Het dieptepunt van zijn betoog is zijn vergelijking met de Vietnamoorlog waarbij een Amerikaan zich in dezelfde bewoordingen uitlaat over vrijheidsstrijders uit dit Zuidoost-Aziatische land. Er zijn drie zaken waar de heer Moll en zijn Amerikaanse vriend volledig aan voorbij gaan: Nederland had niets te zoeken in Indonesië (en de Verenigde Staten niets in Vietnam), het geweld waarmee de lokale bevolking is onderdrukt is onbeschrijfelijk geweest en mensen tegen wie jarenlang systematisch geweld wordt gebruikt, blijken zelf later ook vaak uitzonderlijk geweldadig. Om zelf ook maar eens de vergelijking met Vietnam te maken (ik ben zelf woonachtig in de hoofdstad Hanoi en ben getrouwd met een Vietnamese): jarenlange onderdrukking door Chinezen, Fransen en Amerikanen heeft haar sporen nagelaten.

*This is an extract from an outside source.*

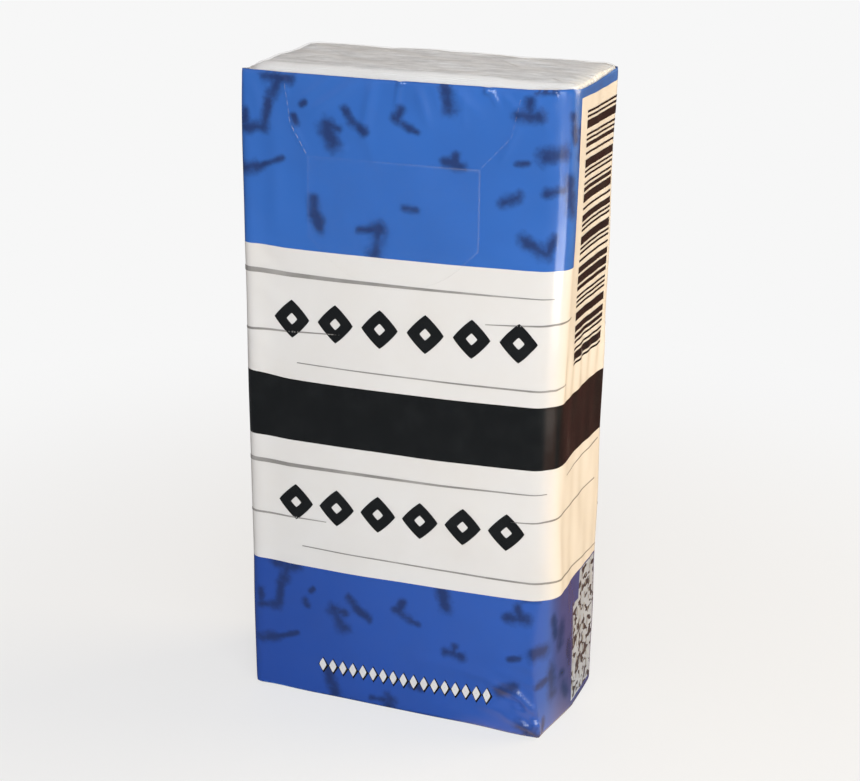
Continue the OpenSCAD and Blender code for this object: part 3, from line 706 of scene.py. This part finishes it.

Of dichter bij huis: Afrikaners werden na het verlies in de Boerenoorlog de grootste voorvechters van rassenscheiding. En op het gevaar af antisemitisme te worden aangerekend: de Joodse staat, waarvan de stichting een rechtstreeks gevolg was van de Holocaust, is mijns inziens zeer gewelddadig ten opzichte van de Palestijnen. Keur ik daarmee het geweld tegen Nederlanders in de voormalige kolonie goed? Nee. Uiteraard niet, zou ik er aan willen toevoegen.
Ik keur ook het kaalscheren van moffenmeiden aan het einde van de Tweede Wereldoorlog af en andere misstanden die zich ongetwijfeld in recent bevrijd Nederland hebben voorgedaan. Begrijpelijk is het wel. In voormalig Rhodesië zijn blanken op een vaak gruwelijke wijze van hun bezittingen beroofd nadat zij als minderheid de macht verloren. En dat het in dit opzicht in Zuid-Afrika anders is verlopen, komt niet zozeer omdat de zwarte bevolking hier minder wraakzuchtig was, maar omdat men gezien heeft hoe de economie in Zimbabwe volledig instortte na de verdrijving van de voormalige machthebbers.
Hoe afkeurenswaardig al dan niet bloedig geweld ook moge zijn, het zou de heer Moll sieren enig begrip te hebben voor de context waarin het nodige – ongetwijfeld – is voorgevallen. En om eerst te kijken naar wat de oorzaak is van wat hij als terrorisme bestempelt, in plaats van alleen maar te jammeren over het onrecht dat hijzelf voelt, hoe reëel dat gevoel ook moge zijn.